Sempre penso que há dois lados: não acho que é legal esse papel do artista endeusado num monte Olimpo, não está certo! Mas a música, toda a forma de arte, a obra de arte tem que expressar essa divindade, o sagrado, e não obrigatoriamente o artista. O artista tem que ser meio cavalo, que nem quando vai no terreiro, você faz o serviço e tchau. Até porque tem uma cisma de que uma sociedade podre é que precisa de artista. Porque se a sociedade for linda, legal, resolvida que nem o Paraíso antes da cobra, você não precisa do artista para ver a arte. O artista é uma muleta, e a arte que você paga para ter, você paga para ter uma visão do mundo, da beleza ou das questões, da inquietude. Deduz que essa arte é poluição. É como se eu dissesse: quando o mundo for perfeito não vai mais precisar de artista e tudo será obra de arte.

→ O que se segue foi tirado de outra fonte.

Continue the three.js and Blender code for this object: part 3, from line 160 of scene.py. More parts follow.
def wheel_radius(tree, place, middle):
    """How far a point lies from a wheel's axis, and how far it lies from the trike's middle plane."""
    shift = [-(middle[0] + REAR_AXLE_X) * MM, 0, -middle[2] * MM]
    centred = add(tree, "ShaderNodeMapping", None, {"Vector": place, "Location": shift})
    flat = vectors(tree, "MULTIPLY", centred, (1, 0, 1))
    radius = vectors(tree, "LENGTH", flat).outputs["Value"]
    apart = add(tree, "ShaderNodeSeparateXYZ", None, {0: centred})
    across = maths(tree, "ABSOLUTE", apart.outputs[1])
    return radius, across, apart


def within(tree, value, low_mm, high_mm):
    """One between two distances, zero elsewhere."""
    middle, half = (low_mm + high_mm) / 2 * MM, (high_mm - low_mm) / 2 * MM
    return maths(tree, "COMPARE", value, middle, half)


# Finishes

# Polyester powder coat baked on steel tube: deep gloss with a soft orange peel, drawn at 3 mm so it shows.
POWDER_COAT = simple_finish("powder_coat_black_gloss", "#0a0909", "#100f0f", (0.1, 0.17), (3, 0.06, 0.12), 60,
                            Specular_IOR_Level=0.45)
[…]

Quando saio a pé da minha casa, para dar uma volta ali na Vila Ipojuca, um cocô de cachorro, um velhinho fazendo a barba, as pessoas atravessando a rua, isso é arte!! Mas quando o mundo for assim não será mais preciso a minha profissão; vou poder ter o meu boteco em Pindorama e tudo mais.
A divindade de um cocô de cachorro, um velhinho fazendo a barba, as pessoas atravessando a rua, é o que Maurício busca retratar, diz ele na já citada entrevista. Mas, ao buscar o simples, o faz pelo caminho mais complicado, como se fosse necessário antes ser complexo, para só então aprender a ser simples, não no caminho de ida, mas no de volta, com o reconhecimento de que Deus fez tudo num sopro só / como quem faz um único verso, últimos versos de Mautner em Aeroplanos. Maurício transita entre o Roberto Carlos que ele aspira ser e o James Joyce que, de forma tremendamente sofisticada, acompanha a vida comum de um Leopold Bloom por 24 horas e o compara a Ulisses, protagonista da maior epopéia. O ponto de partida de Maurício é o mesmo de sua chegada: falar de coisas cotidianas sem a pretensão de transcender – o que acaba tendo exatamente este efeito; falar do mais coloquial e da forma mais coloquial, daquilo que é também o mais alegre ou o mais triste – Não adianta tentar segurar o choro; o nonsense e a rima, o banal, o comum, o que poderia acontecer com todo mundo, e acontece.